Conduct & Discipline
Regulatory framework addresses complaints about professional conduct of nurses across grades (RNs, NPs, GNs, GNPs, and permits holders).
Anyone can file a complaint regarding unprofessional conduct; definitions are specified in the Health Professions Act (HPA).
Investigations may lead to hearings; outcomes can include dismissal or disciplinary action.
Sanctions and conditions on a practice permit are public; decisions may be published to inform the public and guide registrants.
If a complaint is dismissed or if there is an appeal outcome, some publications may be withheld.
Standards, Guidelines & Competencies
Standards describe minimum expectations for RNs and NPs; standards vary by province/territory; nurses must meet or exceed all applicable standards.
Standards regulate professional obligations, safety, and public protection; accessibility to the public ensures accountability.
Standards can be developed or revised due to government legislation changes or emerging healthcare issues; ongoing review occurs annually.
5 standards framework (illustrative):
Safety of patients and practitioners
Legal references and compliance
Accessibility of information and transparency to the public
Alignment with government legislation and policy changes
Responsiveness to emerging trends and issues in health care
Documents are reviewed annually through assessment, consultation, and approval phases.
Guidelines provide principles, direction, and decision-making frameworks for RNs and NPs; help registrants apply standards; accessible to the public.
Competencies: the specific skills, knowledge, and abilities required for a nursing role; may vary by province/territory; undergraduate curricula aim to prepare students to meet these competencies; examples include the 2019 entry-level competencies document for RNs.
Legislation in Nursing
Health Professions Act: governs the practice of regulated health professions; outlines registration, continuing competence, complaints, and discipline processes; fosters non-exclusive, overlapping scopes of practice.
Health Information Act
Adult Guardianship and Trustee Act
Child, Youth and Family Enhancement Act
Public Health Act
Protection of Persons in Care Act
Mental Health Act
There are many more acts to explore; nursing practice must comply with all applicable legislation.

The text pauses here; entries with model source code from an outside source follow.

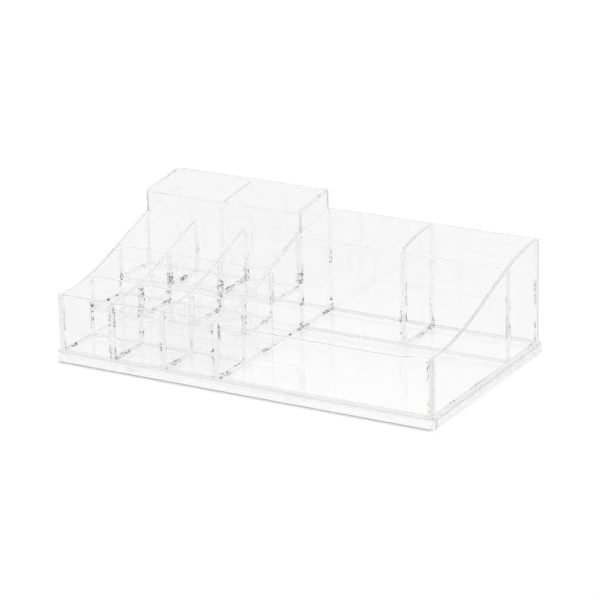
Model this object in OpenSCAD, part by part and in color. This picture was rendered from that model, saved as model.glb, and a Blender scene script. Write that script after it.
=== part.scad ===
// Clear vanity organizer. Polished clear panels stand on a thick base plate and are bonded to it
// and to each other with a thin film of cement. Nine lipstick wells with stepped floors take the
// left front, a two-cell brush cup stands behind them, and an open tray with two bays behind it
// takes the right. The origin is on the underside of the base plate, at its middle; front is -Y.

/* [Base plate] */
// Thickness of the base plate
base_t = 5.8; // [3:0.1:12]
// How far the base plate stands out beyond the walls on every side
base_lip = 2.2; // [0.6:0.1:8]
// Radius of the base plate's four corners, seen from above
base_corner_r = 4; // [2:0.5:12]
// Radius of the polished rounding along the base plate's upper and lower edges
base_edge_r = 1.2; // [0.3:0.1:1.4]

/* [Outer walls] */
// Thickness of the outer walls, the cross partition, the bay divider and the brush cup's collar
wall_t = 2.2; // [1.2:0.1:4]
// Thickness of the inner side wall, between the wells and the tray
inner_wall_t = 3; // [1.2:0.1:4]
// Height of the front wall above the base plate
front_h = 31.3; // [24:0.1:42]
// Height of the back wall above the base plate
back_h = 57; // [46:0.5:80]
// Level stretch at the front of the side walls, before their tops begin to rise
curve_front = 7.6; // [2:0.1:25]
// Level stretch at the back of the side walls, after the rise
curve_back = 2.4; // [1:0.1:25]
// Depth of the finger dip in the front wall, along the tray
dip_depth = 2; // [0.5:0.1:8]
// Length over which each end of the finger dip blends into the level top
dip_blend = 20; // [8:1:40]

/* [Lipstick wells] */
// Clear width of one well
well_w = 29.4; // [20:0.1:45]
// Clear depth of one well, front to back
well_d = 26.8; // [20:0.1:40]
// Thickness of the row partitions and the column dividers
divider_t = 1.8; // [1:0.1:3]
// How far the row partitions and the cross partition stay below the side walls' tops
partition_drop = 0.9; // [0.2:0.1:5]
// Height of the middle row's floor above the base plate
middle_floor_h = 14.6; // [8:0.1:20]
// Height of the rear row's floor above the base plate
rear_floor_h = 23; // [15:0.1:30]
// Thickness of the two stepped floors
step_floor_t = 2; // [1:0.1:3]

/* [Tray and rear bays] */
// Clear width of the tray
tray_w = 120.8; // [70:0.1:200]
// Clear width of the left rear bay
left_bay_w = 59.9; // [30:0.1:90]
// Clear depth of the rear bays and of the space that holds the brush cup
bay_d = 31.6; // [22:0.1:70]

/* [Brush cup] */
// How far the front of the brush cup's rim stands above the back wall's top
cup_front_rise = 6.3; // [3:0.1:50]
// How far the back of the brush cup's rim stands above the back wall's top
cup_back_rise = 10.3; // [3:0.1:60]
// Outer radius of the upright corners of the brush cup's collar
cup_corner_r = 4.6; // [4.4:0.1:12]
// How far the brush cup's divider stays below the rim
cup_divider_drop = 1; // [0.2:0.1:4]

/* [Joints] */
// Thickness of the cement film between bonded panels
bond_t = 0.05; // [0.02:0.01:0.1]
// Clearance on each side of a panel in a halving slot
slot_gap = 0.1; // [0.05:0.05:0.25]

/* [Hidden] */
$fn = 64;
// Straight pieces that stand for each S-curve along a panel's top
curve_steps = 28;
// Overrun of every cut
cut = 1;
clear_body = [0.90, 0.94, 0.96, 0.45];
clear_divider = [0.86, 0.91, 0.95, 0.45];
clear_cup = [0.94, 0.96, 0.98, 0.45];

// Places along X, from the outer face of the left side wall
column_pitch = well_w + divider_t;
left_divider_x = wall_t + well_w;
right_divider_x = left_divider_x + column_pitch;
inner_x = right_divider_x + column_pitch;
tray_x = inner_x + inner_wall_t;
organizer_w = tray_x + tray_w + wall_t;
bay_divider_x = tray_x + left_bay_w;

// Places along Y, from the outer face of the front wall
row_pitch = well_d + divider_t;
front_row_y = wall_t + well_d;
rear_row_y = front_row_y + row_pitch;
cross_y = rear_row_y + row_pitch;
bay_y = cross_y + wall_t;
back_y = bay_y + bay_d;
organizer_d = back_y + wall_t;

// The side walls' tops rise along one S-curve, and the partitions follow it a little lower
function s_curve(t) = t <= 0 ? 0 : t >= 1 ? 1 : (1 - cos(180 * t)) / 2;
function wall_top(y) =
    front_h + (back_h - front_h) * s_curve((y - curve_front) / (organizer_d - curve_front - curve_back));
front_row_h = wall_top(front_row_y) - partition_drop;
rear_row_h = wall_top(rear_row_y) - partition_drop;
cross_h = wall_top(cross_y) - partition_drop;
top_z = back_h + max(cup_front_rise, cup_back_rise) + cut;

// Heights at which crossing panels change over in their halving joints
front_lap_z = (middle_floor_h + front_row_h) / 2;
rear_lap_z = (rear_floor_h + rear_row_h) / 2;
cross_lap_z = cross_h / 2;

// The brush cup fills the corner behind the wells, and its collar stands on the walls round it
cup_d = organizer_d - cross_y;
function rim_z(y) = back_h + cup_front_rise + (cup_back_rise - cup_front_rise) * (y - cross_y) / cup_d;

// Places its children's origin at the walls' outer left front corner, on top of the base plate
module on_base() {
    translate([-organizer_w / 2, -organizer_d / 2, base_t]) children();
}

module rounded_rect(size, r) {
    translate([r, 0]) square([size.x - 2 * r, size.y]);
    translate([0, r]) square([size.x, size.y - 2 * r]);
    for (x = [r, size.x - r], y = [r, size.y - r]) translate([x, y]) circle(r);
}

// A panel that runs front to back: its outline lies in Y and Z, from x to x + thickness
module lengthwise_panel(x, thickness) {
    translate([x, 0, 0]) rotate([90, 0, 90]) linear_extrude(thickness) children();
}

// A panel that runs left to right: its outline lies in X and Z, from y to y + thickness
module crosswise_panel(y, thickness) {
    translate([0, y + thickness, 0]) rotate([90, 0, 0]) linear_extrude(thickness) children();
}

function top_points(y0, y1, lift) = [
    for (i = [0 : curve_steps])
        let (y = y0 + (y1 - y0) * i / curve_steps)
            [y, wall_top(y) + lift]
];

// Outline of the space below the walls' S-curve, between two places along Y
module below_top(y0, y1) {
    polygon(concat([[y1, bond_t], [y0, bond_t]], top_points(y0, y1, 0)));
}

// Outline of the space above the walls' S-curve, raised by lift
module above_top(y0, y1, lift) {
    polygon(concat([[y1, top_z], [y0, top_z]], top_points(y0, y1, lift)));
}

module below_rim(drop) {
    polygon([
        [cross_y, 0], [organizer_d, 0],
        [organizer_d, rim_z(organizer_d) - drop], [cross_y, rim_z(cross_y) - drop]
    ]);
}

// Slot in an outline for a crossing panel that starts at place u and is t thick
module slot(u, t, z0, z1) {
    translate([u - slot_gap, z0]) square([t + 2 * slot_gap, z1 - z0]);
}

// Thick plate with round corners and polished round edges, which carries every panel
module base_plate() {
    plate = [organizer_w + 2 * base_lip, organizer_d + 2 * base_lip];
    color(clear_body) translate([-plate.x / 2, -plate.y / 2, 0]) {
        lengthwise_panel(base_corner_r, plate.x - 2 * base_corner_r)
            rounded_rect([plate.y, base_t], base_edge_r);
        crosswise_panel(base_corner_r, plate.y - 2 * base_corner_r)
            rounded_rect([plate.x, base_t], base_edge_r);
        for (x = [base_corner_r, plate.x - base_corner_r], y = [base_corner_r, plate.y - base_corner_r])
            translate([x, y, 0]) rotate_extrude() intersection() {
                translate([-base_corner_r, 0]) rounded_rect([2 * base_corner_r, base_t], base_edge_r);
                square([base_corner_r, base_t]);
            }
    }
}

// Low front wall, full width, with a shallow finger dip along the tray
module front_wall() {
    dip_end = organizer_w - wall_t;
    dip = [
        for (side = [0, 1], i = [0 : curve_steps])
            let (run = dip_blend * (side == 0 ? i : curve_steps - i) / curve_steps)
                [side == 0 ? tray_x + run : dip_end - run, front_h - dip_depth * s_curve(run / dip_blend)]
    ];
    color(clear_body) on_base() crosswise_panel(0, wall_t)
        polygon(concat(
            [[organizer_w, front_h], [organizer_w, bond_t], [0, bond_t], [0, front_h]],
            dip
        ));
}

module back_wall() {
    color(clear_body) on_base() crosswise_panel(back_y, wall_t)
        translate([0, bond_t]) square([organizer_w, back_h - bond_t]);
}

module left_side_wall() {
    color(clear_body) on_base() lengthwise_panel(0, wall_t) below_top(wall_t + bond_t, back_y - bond_t);
}

module right_side_wall() {
    color(clear_body) on_base() lengthwise_panel(organizer_w - wall_t, wall_t)
        below_top(wall_t + bond_t, back_y - bond_t);
}

// Wall between the wells and the tray. It drops over the cross partition with a slot in its lower half
module inner_side_wall() {
    color(clear_body) on_base() lengthwise_panel(inner_x, inner_wall_t) difference() {
        below_top(wall_t + bond_t, back_y - bond_t);
        slot(cross_y, wall_t, -cut, cross_lap_z);
    }
}

// Partition over the full width behind the wells and the tray, slotted from above for the inner side wall
module cross_partition() {
    color(clear_body) on_base() crosswise_panel(cross_y, wall_t) difference() {
        translate([wall_t + bond_t, bond_t])
            square([organizer_w - 2 * (wall_t + bond_t), cross_h - bond_t]);
        slot(inner_x, inner_wall_t, cross_lap_z - bond_t, cross_h + cut);
    }
}

module rear_bay_divider() {
    color(clear_body) on_base() lengthwise_panel(bay_divider_x, wall_t)
        below_top(bay_y + bond_t, back_y - bond_t);
}

// Partition across the three columns of wells, slotted from above for both column dividers
module row_partition(y, height, lap_z) {
    color(clear_divider) on_base() crosswise_panel(y, divider_t) difference() {
        translate([wall_t + bond_t, bond_t])
            square([inner_x - wall_t - 2 * bond_t, height - bond_t]);
        for (x = [left_divider_x, right_divider_x]) slot(x, divider_t, lap_z - bond_t, height + cut);
    }
}

module front_row_partition() row_partition(front_row_y, front_row_h, front_lap_z);

module rear_row_partition() row_partition(rear_row_y, rear_row_h, rear_lap_z);

// Divider between two columns of wells. Its lower edge is stepped to stand on the base plate and
// on both stepped floors, and it drops over both row partitions
module column_divider(x) {
    color(clear_divider) on_base() lengthwise_panel(x, divider_t) difference() {
        below_top(wall_t + bond_t, cross_y - bond_t);
        translate([front_row_y, 0]) square([cross_y - front_row_y, middle_floor_h + bond_t]);
        translate([rear_row_y, 0]) square([cross_y - rear_row_y, rear_floor_h + bond_t]);
        slot(front_row_y, divider_t, -cut, front_lap_z);
        slot(rear_row_y, divider_t, -cut, rear_lap_z);
    }
}

module left_column_divider() column_divider(left_divider_x);

module right_column_divider() column_divider(right_divider_x);

// Raised floor of one row of wells, bonded between the partitions in front of it and behind it
module step_floor(y, height) {
    color(clear_divider) on_base()
        translate([wall_t + bond_t, y + divider_t + bond_t, height - step_floor_t])
            cube([inner_x - wall_t - 2 * bond_t, well_d - 2 * bond_t, step_floor_t]);
}

module middle_step_floor() step_floor(front_row_y, middle_floor_h);

module rear_step_floor() step_floor(rear_row_y, rear_floor_h);

// Collar of the brush cup: a ring with round corners, bonded onto the S-curved tops of the side walls,
// the top of the back wall and the lower top of the cross partition. Its rim slopes up to the back
module brush_cup_collar() {
    color(clear_cup) on_base() difference() {
        intersection() {
            translate([0, cross_y, 0]) linear_extrude(top_z) rounded_rect([tray_x, cup_d], cup_corner_r);
            lengthwise_panel(0, tray_x) below_rim(0);
            union() {
                lengthwise_panel(0, tray_x) above_top(cross_y, organizer_d, bond_t);
                translate([wall_t + bond_t, cross_y, cross_h + bond_t])
                    cube([inner_x - wall_t - 2 * bond_t, wall_t, top_z]);
            }
        }
        translate([wall_t, bay_y, 0])
            linear_extrude(top_z + cut) rounded_rect([inner_x - wall_t, bay_d], cup_corner_r - wall_t);
    }
}

// Divider that stands on the base plate in the middle of the brush cup, up to just below the rim
module brush_cup_divider() {
    color(clear_cup) on_base() lengthwise_panel((wall_t + inner_x - divider_t) / 2, divider_t)
        intersection() {
            translate([bay_y + bond_t, bond_t]) square([bay_d - 2 * bond_t, top_z]);
            below_rim(cup_divider_drop);
        }
}

base_plate();
front_wall();
back_wall();
left_side_wall();
right_side_wall();
inner_side_wall();
cross_partition();
rear_bay_divider();
front_row_partition();
rear_row_partition();
left_column_divider();
right_column_divider();
middle_step_floor();
rear_step_floor();
brush_cup_collar();
brush_cup_divider();
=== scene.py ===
from math import radians

import bmesh
import bpy
from mathutils import Matrix, Vector


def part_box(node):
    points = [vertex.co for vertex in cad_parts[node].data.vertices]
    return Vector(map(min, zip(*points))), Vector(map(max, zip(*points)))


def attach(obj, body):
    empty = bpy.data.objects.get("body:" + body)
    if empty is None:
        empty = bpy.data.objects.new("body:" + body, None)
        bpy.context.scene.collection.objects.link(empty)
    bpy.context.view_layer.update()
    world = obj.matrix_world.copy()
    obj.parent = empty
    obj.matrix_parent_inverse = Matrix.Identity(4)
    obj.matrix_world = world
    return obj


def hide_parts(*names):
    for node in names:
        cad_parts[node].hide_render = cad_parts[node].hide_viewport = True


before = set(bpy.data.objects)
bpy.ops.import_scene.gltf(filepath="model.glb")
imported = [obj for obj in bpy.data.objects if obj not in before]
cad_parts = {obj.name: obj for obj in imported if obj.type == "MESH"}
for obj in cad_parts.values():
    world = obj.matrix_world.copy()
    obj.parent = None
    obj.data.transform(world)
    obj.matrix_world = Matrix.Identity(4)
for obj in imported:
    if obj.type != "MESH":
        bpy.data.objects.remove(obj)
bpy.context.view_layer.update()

# Camera. A long lens looks at the organizer from the front right, 19 degrees above the table, and
# leans by a degree and a half, as in the photograph.
CAMERA_AZIMUTH = radians(30.078)
CAMERA_ELEVATION = radians(19.397)
CAMERA_ROLL = radians(-1.447)
CAMERA_DISTANCE = 1.5544
CAMERA_AIM = Vector((0.00152, -0.00069, 0.03195))
CAMERA_LENS = 178.64
CAMERA_SIGHT = 50

camera = bpy.data.objects.new("camera", bpy.data.cameras.new("camera"))
camera.data.lens = CAMERA_LENS
camera.data.clip_end = CAMERA_SIGHT
looking = Matrix.Rotation(CAMERA_AZIMUTH, 4, "Z") @ Matrix.Rotation(radians(90) - CAMERA_ELEVATION, 4, "X")
camera.matrix_world = (
    Matrix.Translation(CAMERA_AIM + looking @ Vector((0, 0, CAMERA_DISTANCE)))
    @ looking
    @ Matrix.Rotation(CAMERA_ROLL, 4, "Z")
)
bpy.context.scene.collection.objects.link(camera)
bpy.context.scene.camera = camera

# Studio. A white sweep of paper under the organizer and a white room round it, whose ceiling falls
# off to grey, so that polished edges have something to draw. A wide soft skylight is the only lamp.
FLOOR_GAP = 0.00015
FLOOR_REACH = 8.0
PAPER_WHITE = (0.8, 0.8, 0.8, 1)
PAPER_GLOW = 0.15
BENT_SHARE = 0.34
BACKGROUND_WHITE = 1
WALL_WHITE = 0.93
CEILING_GREY = 0.8
CEILING_RISE = (0.45, 0.95)
SKYLIGHT_WAY = (0.13, 0.3, 0.945)
SKYLIGHT_EDGE = (0.69, 0.83)
SKYLIGHT_LEVEL = 0.6
LIGHT_BOUNCES = 160


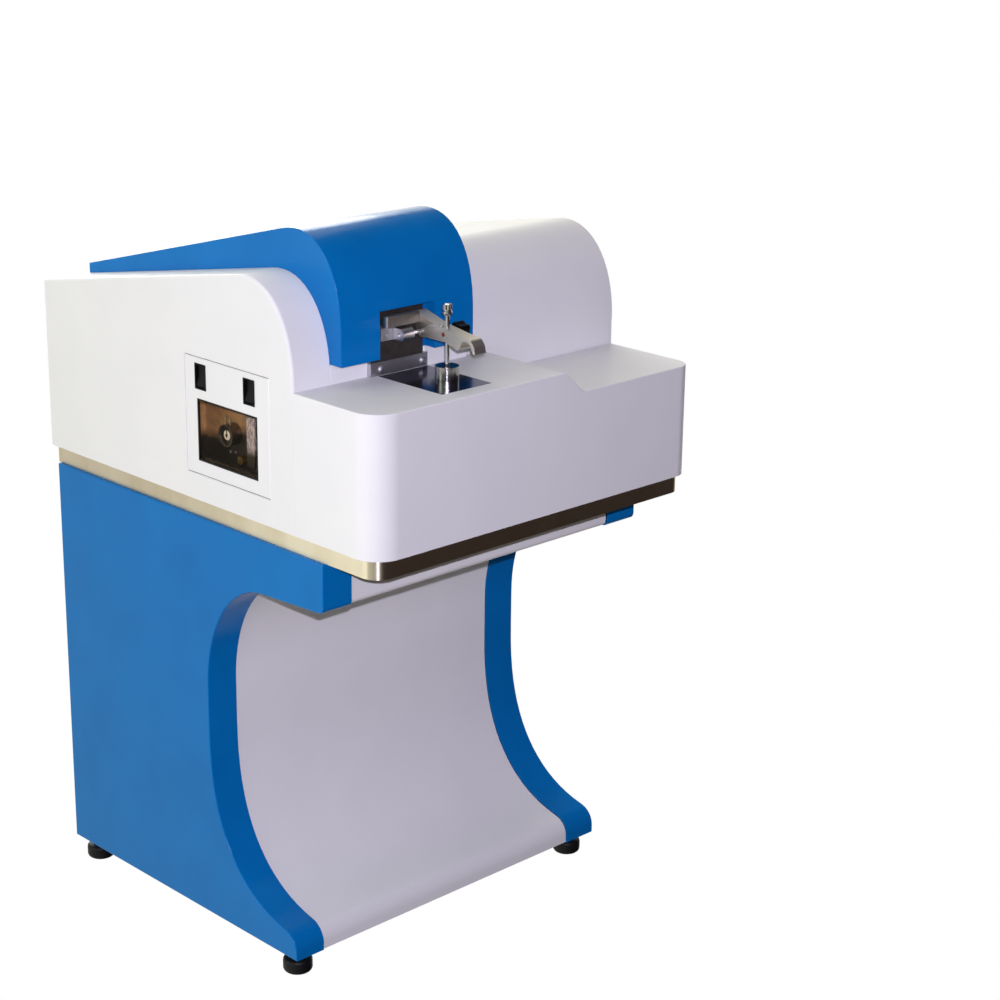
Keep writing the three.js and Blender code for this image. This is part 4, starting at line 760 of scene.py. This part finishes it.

Connections and Practical Implications
Historical shifts show how nursing moved from religious/charitable roots to formalized education and licensure, enabling standardized practice and mobility across provinces.
Regulatory structures exist to protect the public, not to restrict practice; they balance professional autonomy with public accountability.
Nature of colonial and Indigenous health care influences current emphasis on cultural safety, equity, and addressing past inequities (e.g., Indigenous health services history).
National frameworks (CASN) and licensure (NCLEX) support consistency while allowing province-specific adaptations.
Ongoing ethics, discipline, standards, and guidelines ensure that nursing practice remains aligned with evolving societal values, legal requirements, and health system needs.
Real-world Relevance for Exam Prep
Be able to outline the evolution of Canadian nursing from 1600s to present, including key players and institutions (nuns, Indigenous healers, missionaries, Florence Nightingale’s influence).
Explain the role of CASN and NCLEX in nursing education and licensure.
Describe governance at federal and provincial levels and how the Canada Health Act shapes health care access.
Discuss Alberta-specific regulation, including the Health Professions Act, CRNA, and the role of regulatory bodies.
Define self-regulation and its public-interest focus; explain the purpose and mechanisms of conduct, discipline, and public reporting.
Articulate the structure of standards, guidelines, and competencies, and how they interact with legislation to shape nursing practice.
Recognize major ethical frameworks and the rationale behind revisions to the CNA ICN-adopted code of ethics.